### [Aim of the task]
Copy the data word for word, keeping every line.

◆ ◆ ◆ ◆ ◆ ◆ ◆

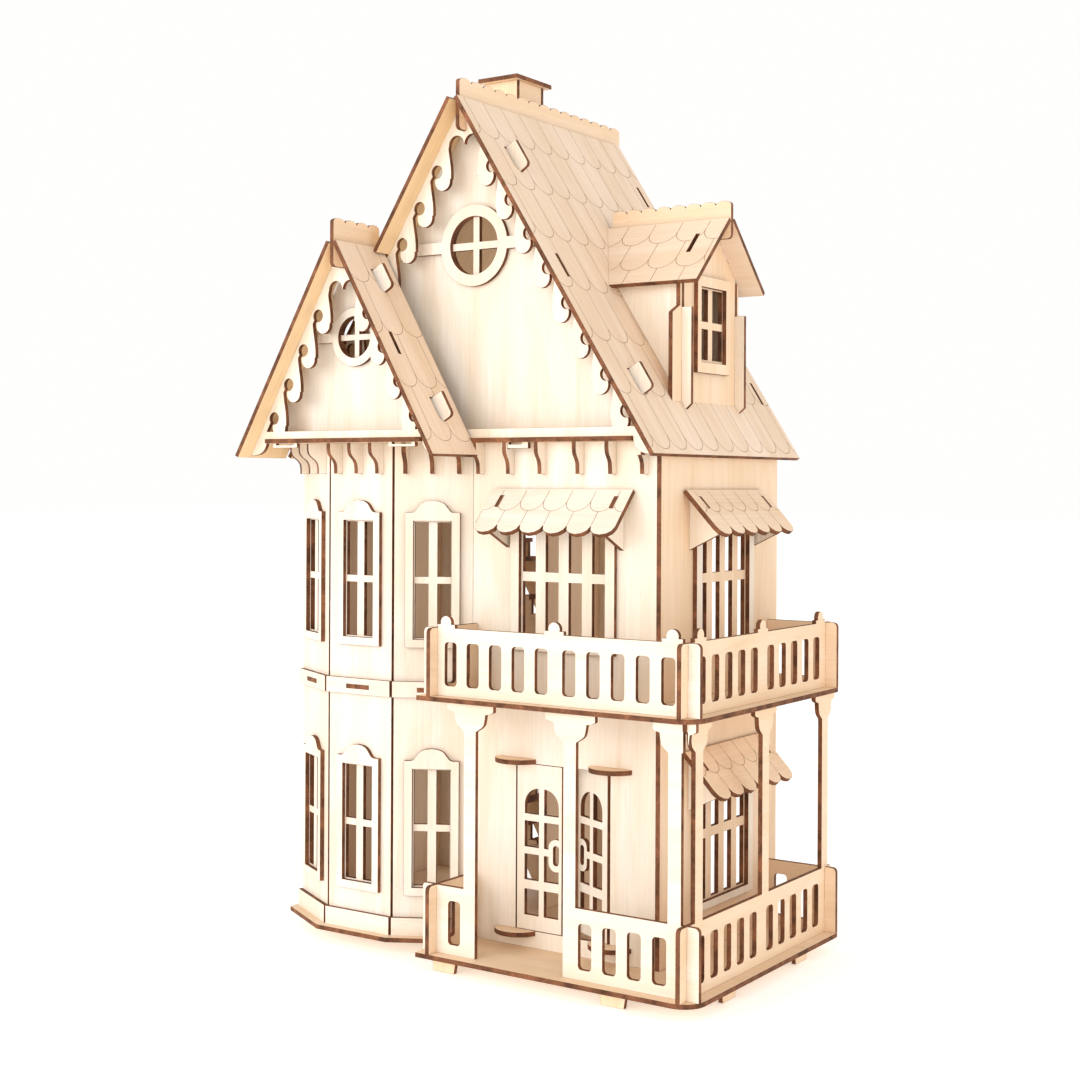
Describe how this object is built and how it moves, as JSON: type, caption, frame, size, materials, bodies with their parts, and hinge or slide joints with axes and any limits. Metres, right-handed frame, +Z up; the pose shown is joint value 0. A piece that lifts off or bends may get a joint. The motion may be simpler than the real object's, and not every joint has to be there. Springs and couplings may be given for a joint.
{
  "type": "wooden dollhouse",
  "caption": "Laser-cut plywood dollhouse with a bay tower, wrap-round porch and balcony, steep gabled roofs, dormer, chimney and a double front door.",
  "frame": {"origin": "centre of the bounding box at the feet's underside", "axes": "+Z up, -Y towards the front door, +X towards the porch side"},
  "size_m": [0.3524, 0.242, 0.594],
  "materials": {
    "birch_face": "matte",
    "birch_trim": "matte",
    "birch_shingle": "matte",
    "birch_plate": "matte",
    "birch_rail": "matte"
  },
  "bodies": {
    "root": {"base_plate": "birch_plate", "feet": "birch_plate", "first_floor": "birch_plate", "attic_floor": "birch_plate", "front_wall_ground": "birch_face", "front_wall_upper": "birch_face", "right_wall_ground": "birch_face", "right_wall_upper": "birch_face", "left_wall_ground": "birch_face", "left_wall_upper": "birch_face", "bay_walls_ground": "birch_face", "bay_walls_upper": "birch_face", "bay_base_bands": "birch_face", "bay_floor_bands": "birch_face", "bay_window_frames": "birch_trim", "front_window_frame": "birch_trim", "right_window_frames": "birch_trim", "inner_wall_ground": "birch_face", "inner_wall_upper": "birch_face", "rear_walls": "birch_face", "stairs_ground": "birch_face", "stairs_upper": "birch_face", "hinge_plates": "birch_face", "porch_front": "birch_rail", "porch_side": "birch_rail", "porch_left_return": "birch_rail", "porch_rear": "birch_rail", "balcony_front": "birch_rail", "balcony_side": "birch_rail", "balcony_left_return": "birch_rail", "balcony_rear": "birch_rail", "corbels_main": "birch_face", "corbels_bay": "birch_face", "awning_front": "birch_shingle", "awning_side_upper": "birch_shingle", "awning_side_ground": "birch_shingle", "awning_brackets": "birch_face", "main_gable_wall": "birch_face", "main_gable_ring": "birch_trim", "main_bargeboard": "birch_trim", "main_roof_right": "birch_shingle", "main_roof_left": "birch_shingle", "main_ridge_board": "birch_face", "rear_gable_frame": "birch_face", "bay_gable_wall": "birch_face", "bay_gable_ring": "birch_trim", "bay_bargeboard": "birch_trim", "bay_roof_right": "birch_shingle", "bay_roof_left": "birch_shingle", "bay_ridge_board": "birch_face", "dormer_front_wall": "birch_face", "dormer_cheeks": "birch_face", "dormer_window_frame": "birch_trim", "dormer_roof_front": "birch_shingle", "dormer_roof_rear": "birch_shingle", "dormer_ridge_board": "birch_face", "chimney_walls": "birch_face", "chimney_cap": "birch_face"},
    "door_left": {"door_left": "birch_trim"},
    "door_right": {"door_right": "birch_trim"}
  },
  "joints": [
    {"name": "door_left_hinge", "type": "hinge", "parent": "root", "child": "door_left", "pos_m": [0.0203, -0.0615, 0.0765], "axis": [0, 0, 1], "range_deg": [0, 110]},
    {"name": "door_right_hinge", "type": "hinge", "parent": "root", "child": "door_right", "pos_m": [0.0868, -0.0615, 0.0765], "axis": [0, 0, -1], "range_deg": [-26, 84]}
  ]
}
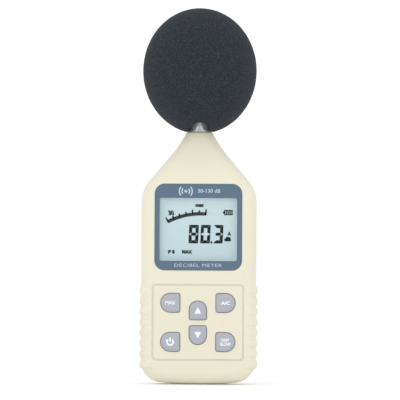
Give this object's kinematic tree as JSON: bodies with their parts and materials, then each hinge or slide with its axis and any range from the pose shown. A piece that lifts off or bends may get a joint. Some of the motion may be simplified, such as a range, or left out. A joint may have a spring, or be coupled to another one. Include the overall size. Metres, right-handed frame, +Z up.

◆ ◆ ◆ ◆ ◆ ◆ ◆

### [Written answer]
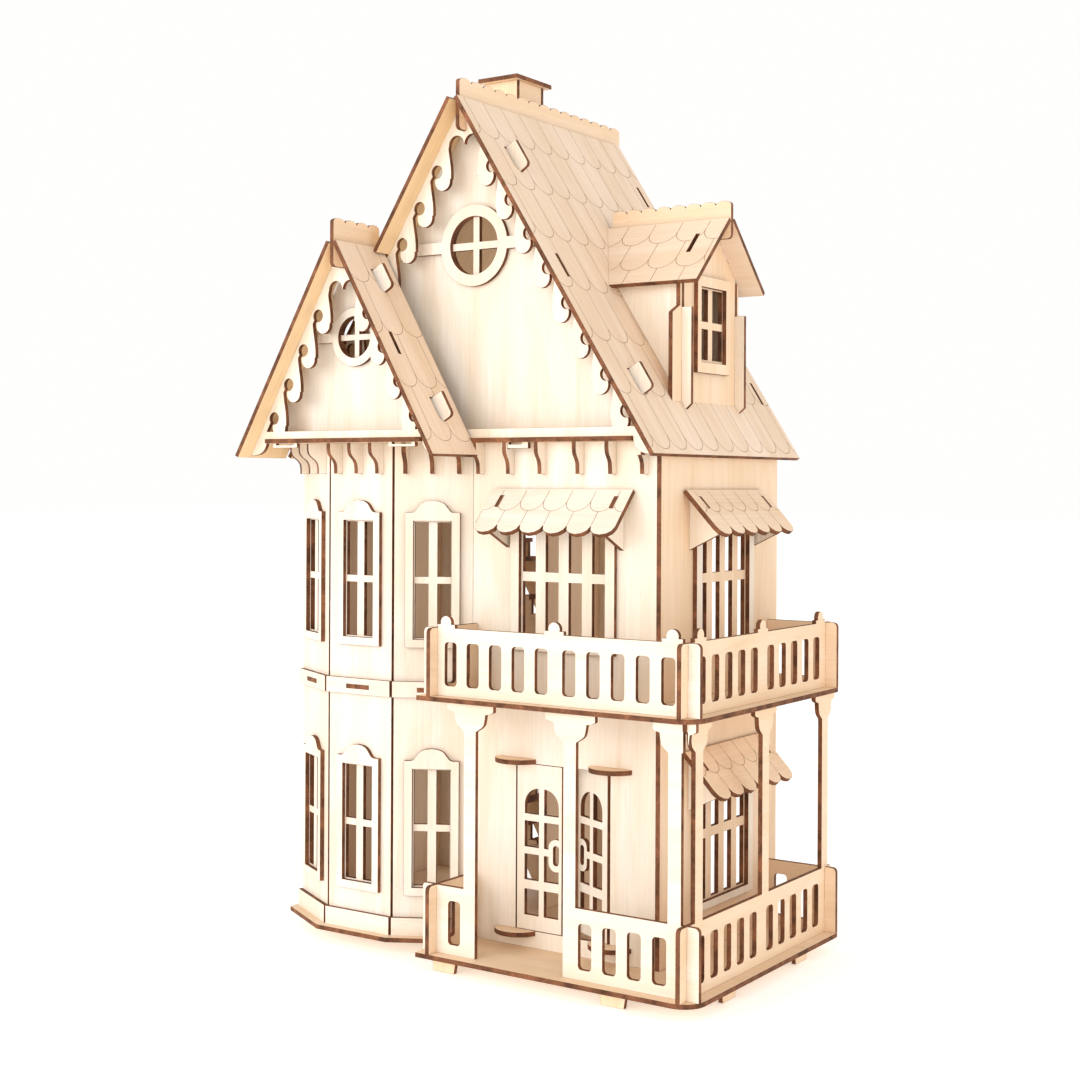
Describe how this object is built and how it moves, as JSON: type, caption, frame, size, materials, bodies with their parts, and hinge or slide joints with axes and any limits. Metres, right-handed frame, +Z up; the pose shown is joint value 0. A piece that lifts off or bends may get a joint. The motion may be simpler than the real object's, and not every joint has to be there. Springs and couplings may be given for a joint.
{
  "type": "wooden dollhouse",
  "caption": "Laser-cut plywood dollhouse with a bay tower, wrap-round porch and balcony, steep gabled roofs, dormer, chimney and a double front door.",
  "frame": {"origin": "centre of the bounding box at the feet's underside", "axes": "+Z up, -Y towards the front door, +X towards the porch side"},
  "size_m": [0.3524, 0.242, 0.594],
  "materials": {
    "birch_face": "matte",
    "birch_trim": "matte",
    "birch_shingle": "matte",
    "birch_plate": "matte",
    "birch_rail": "matte"
  },
  "bodies": {
    "root": {"base_plate": "birch_plate", "feet": "birch_plate", "first_floor": "birch_plate", "attic_floor": "birch_plate", "front_wall_ground": "birch_face", "front_wall_upper": "birch_face", "right_wall_ground": "birch_face", "right_wall_upper": "birch_face", "left_wall_ground": "birch_face", "left_wall_upper": "birch_face", "bay_walls_ground": "birch_face", "bay_walls_upper": "birch_face", "bay_base_bands": "birch_face", "bay_floor_bands": "birch_face", "bay_window_frames": "birch_trim", "front_window_frame": "birch_trim", "right_window_frames": "birch_trim", "inner_wall_ground": "birch_face", "inner_wall_upper": "birch_face", "rear_walls": "birch_face", "stairs_ground": "birch_face", "stairs_upper": "birch_face", "hinge_plates": "birch_face", "porch_front": "birch_rail", "porch_side": "birch_rail", "porch_left_return": "birch_rail", "porch_rear": "birch_rail", "balcony_front": "birch_rail", "balcony_side": "birch_rail", "balcony_left_return": "birch_rail", "balcony_rear": "birch_rail", "corbels_main": "birch_face", "corbels_bay": "birch_face", "awning_front": "birch_shingle", "awning_side_upper": "birch_shingle", "awning_side_ground": "birch_shingle", "awning_brackets": "birch_face", "main_gable_wall": "birch_face", "main_gable_ring": "birch_trim", "main_bargeboard": "birch_trim", "main_roof_right": "birch_shingle", "main_roof_left": "birch_shingle", "main_ridge_board": "birch_face", "rear_gable_frame": "birch_face", "bay_gable_wall": "birch_face", "bay_gable_ring": "birch_trim", "bay_bargeboard": "birch_trim", "bay_roof_right": "birch_shingle", "bay_roof_left": "birch_shingle", "bay_ridge_board": "birch_face", "dormer_front_wall": "birch_face", "dormer_cheeks": "birch_face", "dormer_window_frame": "birch_trim", "dormer_roof_front": "birch_shingle", "dormer_roof_rear": "birch_shingle", "dormer_ridge_board": "birch_face", "chimney_walls": "birch_face", "chimney_cap": "birch_face"},
    "door_left": {"door_left": "birch_trim"},
    "door_right": {"door_right": "birch_trim"}
  },
  "joints": [
    {"name": "door_left_hinge", "type": "hinge", "parent": "root", "child": "door_left", "pos_m": [0.0203, -0.0615, 0.0765], "axis": [0, 0, 1], "range_deg": [0, 110]},
    {"name": "door_right_hinge", "type": "hinge", "parent": "root", "child": "door_right", "pos_m": [0.0868, -0.0615, 0.0765], "axis": [0, 0, -1], "range_deg": [-26, 84]}
  ]
}
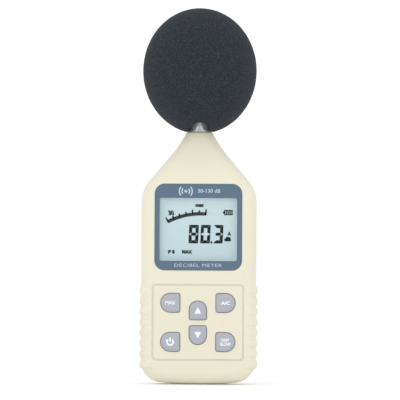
Give this object's kinematic tree as JSON: bodies with their parts and materials, then each hinge or slide with its axis and any range from the pose shown. A piece that lifts off or bends may get a joint. Some of the motion may be simplified, such as a range, or left out. A joint may have a spring, or be coupled to another one. Include the overall size. Metres, right-handed frame, +Z up.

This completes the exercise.